Le petit train de la Baie de Somme : voyage au rythme du soir

Quand le jour décline lentement sur la côte picarde, la Baie de Somme se prépare à livrer l’un de ses plus beaux visages. Là, entre ciel et mer, entre l’éclat d’un soleil qui s’attarde et les herbes salées des mollières, le Petit train de la Baie de Somme trace son sillon comme un fil de poésie dans le grand paysage.
Dans le roulis lent et doux du petit train, on remonte le temps. Les wagons anciens, aux boiseries patinées, semblent porter encore les murmures de voyageurs d’un autre siècle. Le sifflet, discret et mélancolique, résonne comme une promesse — celle d’un soir suspendu, loin du tumulte des jours pressés.
C’est à l’heure dorée que commence l’aventure des soirées « dîner à bord ». Le train quitte Noyelles, glissant paisiblement au cœur des prés salés. Les conversations s’adoucissent, les regards se posent plus longtemps sur le monde qui passe lentement par les fenêtres entrouvertes.
Le repas est simple et raffiné, il accompagne l’instant partagé, la chaleur des visages, le cliquetis discret de la vaisselle, et cette impression d’être ailleurs — suspendu entre ciel et terre. À chaque bouchée, le paysage se transforme : le ciel rosit, la lumière s’étire, les reflets se font liquides sur les vasières.
Et puis, soudain, la baie s’offre toute entière, large et silencieuse, comme une respiration profonde. Les mollières, ce fouillis tendre d’herbes et de vase, deviennent or et argent, mouvantes et vivantes, épousant la lumière du soir.
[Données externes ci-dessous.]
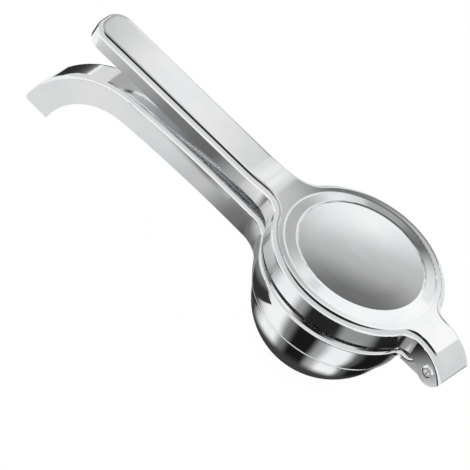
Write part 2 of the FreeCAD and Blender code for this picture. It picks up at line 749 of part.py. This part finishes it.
def make_squeeze_bowl():
    """Drawn bowl: flange on the ring, upright wall, locking bead, round bottom with drain holes."""
    body = new_body("squeeze_bowl")
    wall = size("BowlWall")
    radius = size("BowlRadius")
    centre = point(0, size("BowlCentre"))
    inner = radius - wall
    top = size("RingTop") + wall
    flange = size("BowlFlange")
    seat = size("RingTop")
    flat = math.degrees(math.asin(centre.y / radius))
    inner_flat = math.degrees(math.asin((centre.y - wall) / inner))
    bead_centre = point(radius, amount("RingFoot - BeadPlay - BeadRadius"))
    outline = [
        line(point(inner, centre.y), point(inner, top)),
        line(point(inner, top), point(flange, top)),
        line(point(flange, top), point(flange, seat)),
        line(point(flange, seat), point(radius, seat)),
        line(point(radius, seat), point(radius, centre.y)),
        arc(centre, radius, 360 - flat, 360),
        line(polar(centre, radius, -flat), point(0, 0)),
        line(point(0, 0), point(0, wall)),
        line(point(0, wall), polar(centre, inner, -inner_flat)),
        arc(centre, inner, 360 - inner_flat, 360),
    ]
    sketch = new_sketch(body, "bowl_profile", "XZ_Plane", outline,
                        radii=[(5, "BowlRadius"), (9, "BowlRadius - BowlWall")])
    revolve(body, "bowl_shell", sketch, "V_Axis")
    ring = new_sketch(body, "bead_profile", "XZ_Plane", [circle(size("BeadRadius"), bead_centre)],
                      radii=[(0, "BeadRadius")])
    revolve(body, "bead", ring, "V_Axis")
    for number, name in enumerate(DRAIN_CIRCLES, start=1):
        hole = new_sketch(body, f"drain_plan_{name}", "XY_Plane",
                          [circle(size("DrainRadius"), point(number * size("DrainSpacing"), 0))],
                          radii=[(0, "DrainRadius")])
        drain = pocket_through(body, f"drain_{name}", hole)
        pattern = body.newObject("PartDesign::PolarPattern", f"drains_{name}")
        pattern.Originals = [drain]
        pattern.Axis = ([f for f in body.Origin.OriginFeatures if f.Role == "Z_Axis"][0], [""])
        pattern.Angle = 360
        pattern.Occurrences = round(HOLES_IN_FIRST_CIRCLE * number)
        body.Tip = pattern
        doc.recompute()
    return body


def make_press_plunger():
    """Drawn dome under the head: flange against the head's plate, upright wall, round end."""
    body = new_body("press_plunger")
    wall = size("DomeWall")
    radius = size("DomeRadius")
    inner = radius - wall
    top = size("HeadTop") - size("SheetWall")
    centre = point(0, size("DomeCentre"))
    outline = [
        line(point(radius, centre.y), point(radius, top - wall)),
        line(point(radius, top - wall), point(size("DomeFlange"), top - wall)),
        line(point(size("DomeFlange"), top - wall), point(size("DomeFlange"), top)),
        line(point(size("DomeFlange"), top), point(inner, top)),
        line(point(inner, top), point(inner, centre.y)),
        arc(centre, inner, 270, 360),
        line(point(0, centre.y - inner), point(0, centre.y - radius)),
        arc(centre, radius, 270, 360),
    ]
    sketch = new_sketch(body, "plunger_profile", "XZ_Plane", outline,
                        radii=[(5, "DomeRadius - DomeWall"), (7, "DomeRadius")])
    revolve(body, "plunger_shell", sketch, "V_Axis")
    return body


# Hinge

def turned(name, outline):
    """A piece turned about the hinge axis; the sketch's own Y runs along that axis."""
    body = new_body(name)
    sketch = new_sketch(body, f"{name}_profile", "XY_Plane", outline,
                        place={"x": "HingeReach", "z": "HingeHeight"})
    revolve(body, f"{name}_turned", sketch, "V_Axis")
    return body


def rivet_head(seat, side):
    """Half outline of one dimpled head, from the shank out to the axis, on the side +1 or -1."""
    shank = size("PinRadius")
    wide = size("PinHeadRadius")
    rim = seat + size("PinHeadHeight") - size("PinHeadCrown")
    tip = seat + size("PinHeadHeight")
    lip = (size("DimpleRadius") + wide) / 2
    deep = tip - size("DimpleDepth")
    corners = [(shank, seat), (wide, seat), (wide, rim), (lip, tip), (size("DimpleRadius"), tip),
               (size("DimpleRadius") / 2, deep), (0, deep)]
    return [point(x, side * y) for x, y in corners]


def make_hinge_pin():
    seat = size("NoseWidth") / 2 - size("SeatDepth")
    near = rivet_head(seat, -1)
    far = rivet_head(seat, 1)
    return turned("hinge_pin", polygon(list(reversed(near)) + far))


def sleeve(name, inner, outer, low, high):
    """A plain ring on the hinge axis."""
    corners = [point(inner, low), point(outer, low), point(outer, high), point(inner, high)]
    return turned(name, polygon(corners))


def make_hinge_bush():
    inner = size("PinRadius") + size("PinPlay")
    half = size("TongueWidth") / 2
    return sleeve("hinge_bush", inner, inner + size("BushWall"), -half, half)


def make_hinge_washer(name, side):
    """A washer between the tongue and one ear, on the side +1 or -1."""
    inner = size("PinRadius") + size("PinPlay")
    tongue_face = size("TongueWidth") / 2
    ear_face = size("NoseWidth") / 2 - size("SheetWall")
    low, high = sorted((side * tongue_face, side * (ear_face - size("WasherPlay"))))
    return sleeve(name, inner, size("WasherRadius"), low, high)


def main():
    pieces = [
        make_press_lever(),
        make_press_plunger(),
        make_bowl_lever(),
        make_squeeze_bowl(),
        make_hinge_pin(),
        make_hinge_bush(),
        make_hinge_washer("hinge_washer_near", -1),
        make_hinge_washer("hinge_washer_far", 1),
    ]
    doc.recompute()
    for item in doc.Objects:
        if "Invalid" in item.State or "Error" in item.State:
            raise RuntimeError(f"{item.Name} failed: {item.State}")
    for piece in pieces:
        if piece.Shape.isNull() or not piece.Shape.isValid():
            raise RuntimeError(f"{piece.Label} has no valid shape")
    for piece in pieces:
        piece.Shape.exportStep(f"parts/{piece.Label}.step")
        print(piece.Label, len(piece.Shape.Solids), round(piece.Shape.Volume, 1), piece.Shape.BoundBox)


main()
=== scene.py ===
"""Looks of the hinged lemon squeezer: polished and satin stainless steel in a plain white studio."""
import math

import bpy
from mathutils import Matrix, Vector


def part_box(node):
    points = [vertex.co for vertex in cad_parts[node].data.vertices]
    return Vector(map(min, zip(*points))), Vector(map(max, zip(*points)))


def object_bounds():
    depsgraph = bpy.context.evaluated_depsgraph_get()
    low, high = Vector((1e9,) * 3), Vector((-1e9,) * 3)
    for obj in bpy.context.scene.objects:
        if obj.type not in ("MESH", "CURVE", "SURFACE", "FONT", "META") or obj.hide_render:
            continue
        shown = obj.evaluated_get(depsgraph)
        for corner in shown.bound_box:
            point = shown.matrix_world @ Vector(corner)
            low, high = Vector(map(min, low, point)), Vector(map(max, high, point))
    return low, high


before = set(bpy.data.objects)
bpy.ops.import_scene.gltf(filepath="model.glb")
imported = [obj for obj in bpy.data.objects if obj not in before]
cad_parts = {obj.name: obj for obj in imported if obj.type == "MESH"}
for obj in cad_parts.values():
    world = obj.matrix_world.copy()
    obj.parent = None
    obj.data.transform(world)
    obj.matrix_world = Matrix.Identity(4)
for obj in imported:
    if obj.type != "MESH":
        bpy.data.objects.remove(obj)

CAD_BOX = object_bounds()
TABLE_HEIGHT = CAD_BOX[0][2]


def box_top(node):
    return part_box(node)[1][2]


# The middle of the disc on the upper lever, which the camera and the softbox are set out from
DISC = Vector((0, 0, box_top("press_lever")))

# Camera of the photograph
PHOTO_WIDTH_PX = 470
AZIMUTH = math.radians(15)
ELEVATION = math.radians(41)
ROLL = math.radians(34)
DISTANCE = 8.0                  # metres from the disc to the camera
FAR_CLIP = 20
DISC_PIXEL = (361.3, 256.1)     # where the photograph shows the middle of the disc
PIXELS_PER_METRE = 2520
SENSOR_MM = 36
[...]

C’est juste le moment de regarder, de se taire, d’écouter. Là-bas, quelques oiseaux tracent encore des arabesques dans un ciel d’encre naissante.
Le retour se fait dans la pénombre bleue, le cœur un peu serré d’avoir effleuré la beauté. Le petit train de la Baie de Somme ne va pas vite. C’est justement pour cela qu’il touche l’âme. Il invite à l’abandon, à la contemplation, à ce luxe rare : le temps de regarder passer le monde et d’y inscrire, le temps d’un soir, une trace discrète, comme un battement de cœur sur les chemins du vent.